Regarding your second point. I'm not sure about Gold not being an investment. Sure, a pound of gold can buy you an F-150, and I'd much rather have an F-150 than a pound of a shiny rock. But there is legit demand for gold across the world for jewelry. And they believe they have mined roughly 80% of the world's total stock of gold. For this reason, I believe it is an investment in the same way rare art is an investment.
I don't disagree with that except to quibble. I would still consider putting money in gold to be speculation rather than investment because it requires that in the future, someone else will be willing to buy it from you for a price higher than the current market. This is categorically different than a stock or bond where there is an underlying revenue stream to value and assess to determine if the market price is roughly accurate.

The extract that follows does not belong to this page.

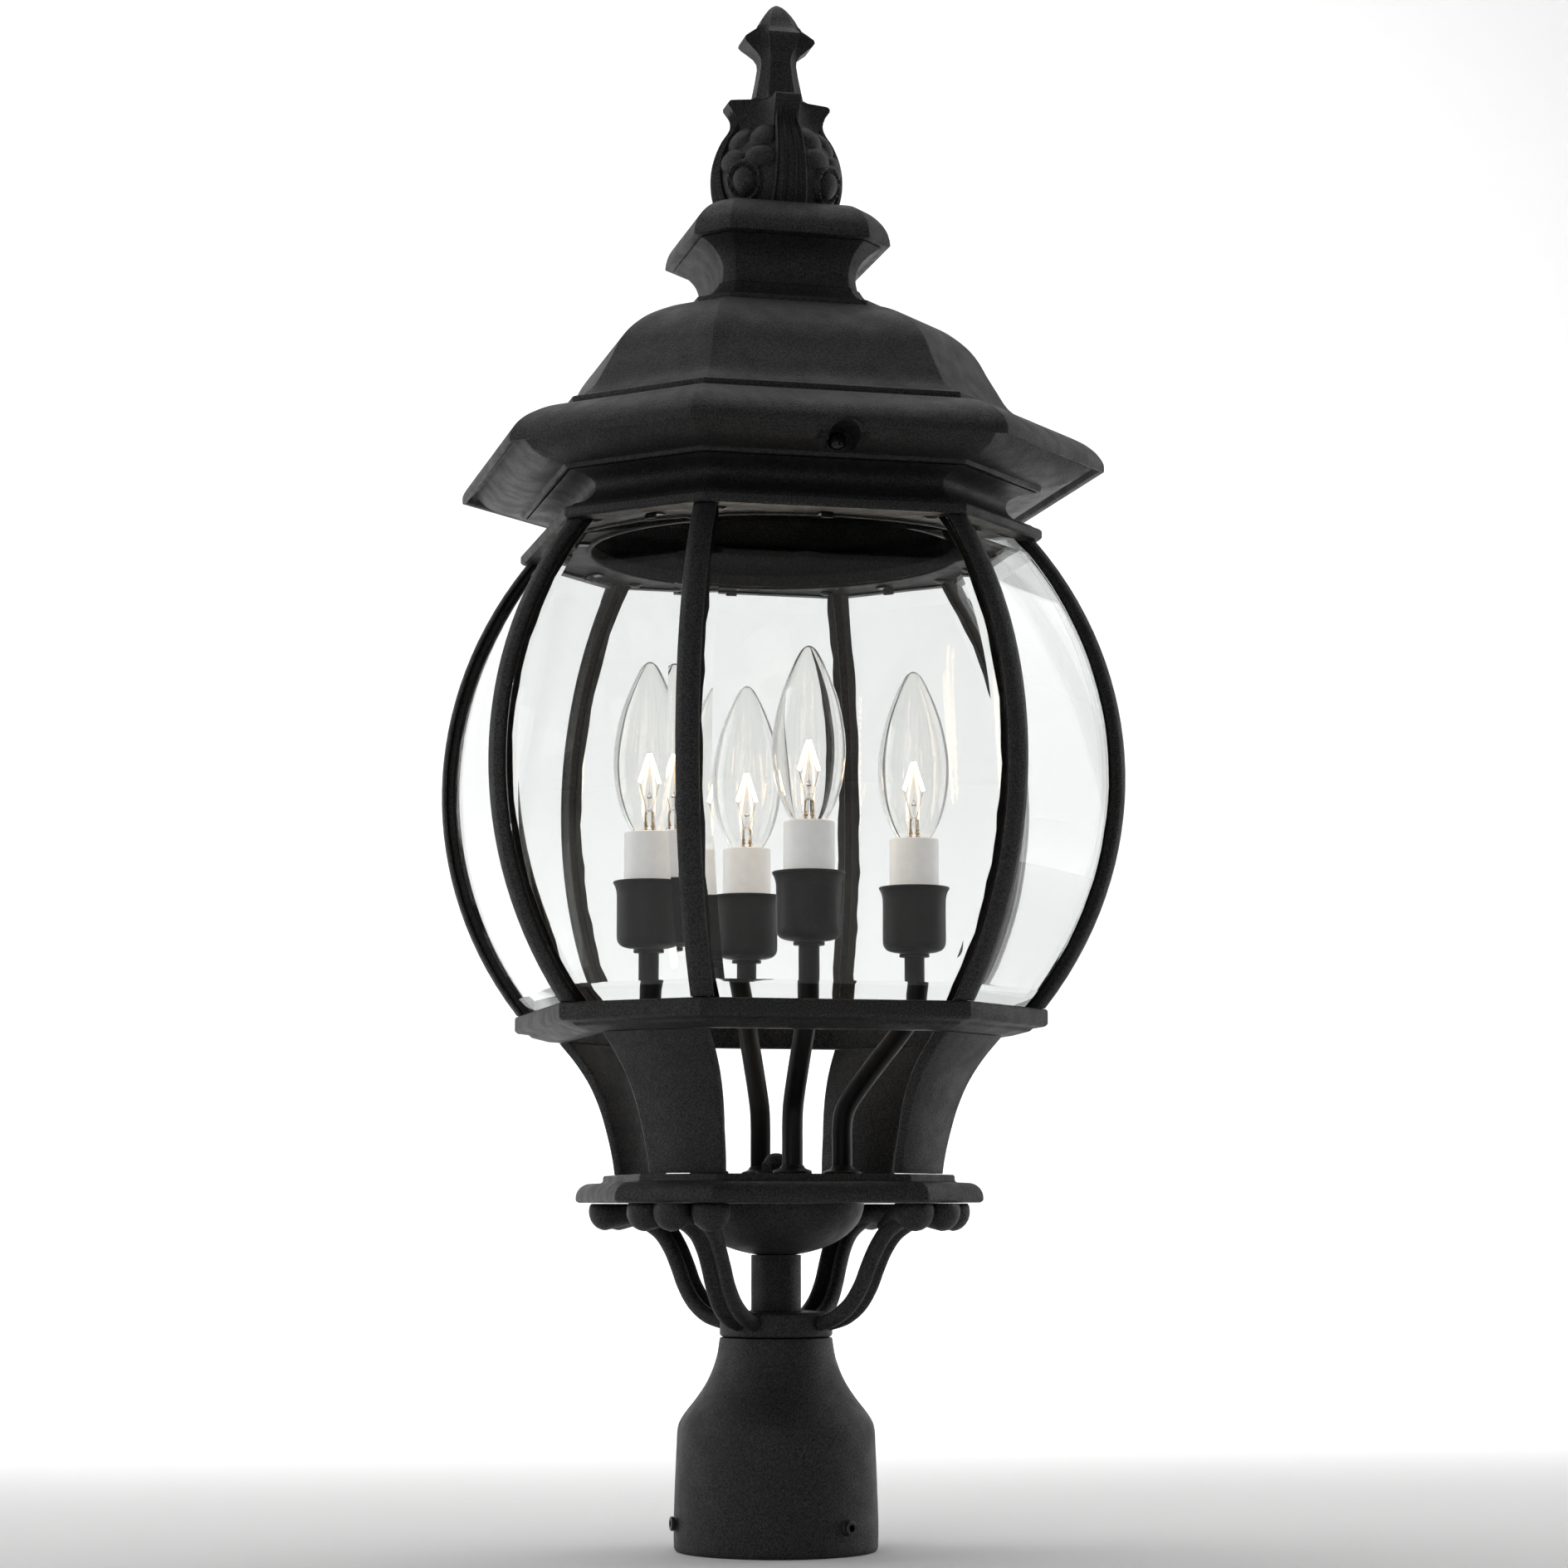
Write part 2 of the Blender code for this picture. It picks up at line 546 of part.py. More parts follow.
def finial():
    """Cast finial: ball wrapped in four leaves, a flared crown, and a four-lobed spire."""
    base = ROOF_TOP + GAP
    profile = [(0, base - 0.008), (STUD_RADIUS, base - 0.008), (STUD_RADIUS, base), (0.019, base)]
    profile += [(0.0238, base + 0.0038), (0.0267, 0.5618), (0.0278, 0.568), (0.0264, 0.576)]
    profile += [(0.0226, 0.5836), (0.0187, 0.59), (0.0184, 0.5925), (0.0202, 0.5952), (0.021, 0.598)]
    profile += [(0.0198, 0.6008), (0.0125, 0.6036), (0.0099, 0.607), (0.0084, 0.6145), (0.0078, 0.6205)]
    profile += [(0.0104, 0.6245), (0.0132, 0.629), (0.0102, 0.634), (0.0078, 0.6368), (0.0054, 0.6425)]
    profile += [(0.0022, 0.6458), (0, FINIAL_TOP)]
    obj = as_mesh(turned("finial", profile, BLACK, steps=24))
    for vertex in obj.data.vertices:
        point = vertex.co
        swing = point.x**4 + point.y**4 - 6 * point.x**2 * point.y**2
        radius = sqrt(point.x**2 + point.y**2)
        if radius < 1e-6:
            continue
        lobes = swing / radius**4
        crown = 0.07 if 0.594 < point.z < 0.602 else 0
        spade = 0.19 if 0.6235 < point.z < 0.635 else 0
        point.xy = point.xy * (1 + lobes * (crown + spade))


# ---------------------------------------------------------------- lamps


def lamp_arms():
    """Bent tubes from the plate to the lamps, with a foot flange and a thin disc under each cup."""
    top = CUP_BOTTOM - GAP
    bottom = PLATE_TOP + GAP
    for name, angle, reach in LAMPS:
        lean = reach - ARM_FOOT
        line = [(0, bottom, 1.9), (0, bottom + 0.0016, 1.9), (0, bottom + 0.0024, 1), (0, 0.174, 1)]
        line += [(0.04 * lean, 0.179, 1), (0.16 * lean, 0.1845, 1), (0.62 * lean, 0.2025, 1)]
        line += [(0.84 * lean, 0.2105, 1), (0.96 * lean, 0.216, 1), (lean, 0.2215, 1)]
        line += [(lean, top - 0.0018, 1), (lean, top - 0.0015, 1.5), (lean, top, 1.5)]
        curve = bpy.data.curves.new(f"lamp_arm_{name}", "CURVE")
        curve.dimensions = "3D"
        curve.bevel_depth = ARM_RADIUS
        curve.bevel_resolution = 2
        curve.use_fill_caps = True
        spline = curve.splines.new("POLY")
        spline.points.add(len(line) - 1)
        for point, (out, height, swell) in zip(spline.points, line):
            point.co = (ARM_FOOT + out, 0, height, 1)
            point.radius = swell
        place(f"lamp_arm_{name}", curve, BLACK, turn=angle)


def lamp_spot(angle, reach, height):
    """Where a lamp's axis meets this height."""
    return (reach * cos(radians(angle)), reach * sin(radians(angle)), height)


def socket_cups():
    """Cups with a rounded floor and a flared rim; the lampholder's barrel stands inside."""
    height, floor = CUP_TOP - CUP_BOTTOM, CUP_FLOOR - CUP_BOTTOM
    barrel, well = BARREL_TOP - CUP_BOTTOM, BARREL_FLOOR - CUP_BOTTOM
    profile = [(0, 0), (0.0085, 0), (0.0118, 0.0012), (0.0132, 0.004), (0.0132, 0.0232), (0.0147, 0.0263)]
    profile += [(0.0145, height), (0.0133, 0.0265), (0.0119, 0.0232), (0.0119, floor)]
    profile += [(BARREL_RADIUS, floor), (BARREL_RADIUS, barrel), (0.0063, barrel), (0.0063, well), (0, well)]
    for name, angle, reach in LAMPS:
        turned(f"socket_cup_{name}", profile, BLACK, 16, lamp_spot(angle, reach, CUP_BOTTOM))


def candle_sleeves():
    """White tubes over the lampholders, turned in at the top."""
    length = SLEEVE_TOP - CUP_FLOOR - GAP
    profile = [(0.0091, 0), (SLEEVE_RADIUS, 0), (SLEEVE_RADIUS, length - 0.0008), (0.0097, length)]
    profile += [(0.0072, length), (0.0072, length - 0.0014), (0.0091, length - 0.0014)]
    for name, angle, reach in LAMPS:
        turned(f"candle_sleeve_{name}", profile, WHITE, 16, lamp_spot(angle, reach, CUP_FLOOR + GAP))


def bulbs():
    """Torpedo bulbs with their screw bases; each stands in its lampholder and lifts out upwards."""
    base = BARREL_FLOOR + GAP
    profile = [(0, 0), (0.0035, 0), (0.0058, 0.004), (0.0058, 0.0262), (0.0069, 0.0274), (0.0108, 0.0348)]
    profile += [(0.0133, 0.0428), (0.0147, 0.051), (0.0148, 0.0585), (0.0138, 0.067), (0.0117, 0.0763)]
    profile += [(0.0089, 0.0845), (0.0058, 0.0914), (0.0028, 0.0961), (0, BULB_TOP - base)]
    for name, angle, reach in LAMPS:
        turned(f"bulb_{name}", profile, BULB, 16, lamp_spot(angle, reach, base))


def cap_nut():
    """Domed nut at the middle of the plate."""
    base = PLATE_TOP + GAP
    profile = [(0, base), (0.0085, base), (0.0085, base + 0.0015), (0.0062, base + 0.0018)]
    profile += [(0.006, base + 0.0052), (0.0042, base + 0.0078), (0, base + 0.0088)]
    turned("cap_nut", profile, BLACK, steps=16)


clear_scene()
PARTS = new_collection(OBJECT_NAME)
CUTTERS = new_collection("cutters", hidden=True)

for make in (post_fitter, set_screws, hub_and_stem, wiring_bowl, scroll_brackets, lower_plate, legs):
    make()
for make in (cage_bottom_ring, ribs, glass_panes, cage_top_plate, frieze_ring):
    make()
for make in (roof_eave, roof_screws, roof_dome, roof_neck, roof_cap, finial):
    make()
for make in (lamp_arms, socket_cups, candle_sleeves, bulbs, cap_nut):
    make()
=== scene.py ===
"""Looks of the post-top lantern: fine castings, bent bevelled glass, candle lamps and their finishes."""

import logging
from collections.abc import Callable, Sequence
from dataclasses import dataclass
from enum import Enum
from math import cos, hypot, pi, radians, sin, sqrt, tan
from typing import Protocol

import bmesh
import bpy
from mathutils import Matrix, Vector

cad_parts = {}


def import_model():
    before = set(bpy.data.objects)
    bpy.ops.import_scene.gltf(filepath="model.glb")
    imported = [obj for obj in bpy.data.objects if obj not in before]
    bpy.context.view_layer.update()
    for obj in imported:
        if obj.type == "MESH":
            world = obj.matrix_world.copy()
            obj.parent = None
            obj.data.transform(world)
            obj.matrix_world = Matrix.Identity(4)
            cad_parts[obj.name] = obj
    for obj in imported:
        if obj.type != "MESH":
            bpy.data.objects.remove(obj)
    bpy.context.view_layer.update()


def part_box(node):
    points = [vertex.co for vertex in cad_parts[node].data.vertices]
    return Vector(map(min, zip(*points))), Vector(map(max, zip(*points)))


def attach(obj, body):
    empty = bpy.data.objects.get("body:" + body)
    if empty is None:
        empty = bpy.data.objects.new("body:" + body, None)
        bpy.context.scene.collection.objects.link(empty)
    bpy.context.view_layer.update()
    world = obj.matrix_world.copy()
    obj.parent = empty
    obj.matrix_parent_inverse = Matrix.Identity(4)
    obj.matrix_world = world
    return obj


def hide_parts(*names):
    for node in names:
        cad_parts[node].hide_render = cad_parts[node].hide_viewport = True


log = logging.getLogger("lantern")

Point = tuple[float, float]
Colour = tuple[float, float, float]
Ring = list[Vector]
Stroke = Sequence[Point]
Socket = bpy.types.NodeSocket
Wire = Socket | float | tuple[float, ...] | None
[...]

With that said, gold is still a precious, rare metal that has historically been both a way to store value similar to cash and, in times of calamity, a lingua franca currency. In other words, I consider buying gold to be betting rather than investing but I don't consider it to be a sucker's bet, like I do with crypto.
To go back to crypto, I think it fits a special psychological need for the people who go crazy over it that explains most of the mania over it. There is an appeal to a certain subsection of the population to a currency that is not attached to a sovereign government. I don't understand that appeal because, as you state, I'll take my money in dollars because the dollar is backed by the US Government and all the power that entails.
Aside from crypto not being attached to a sovereign nation, it is conceptually the same to convert dollars to bitcoin, yuan, or dinars. So there has to be something else that explains the mania.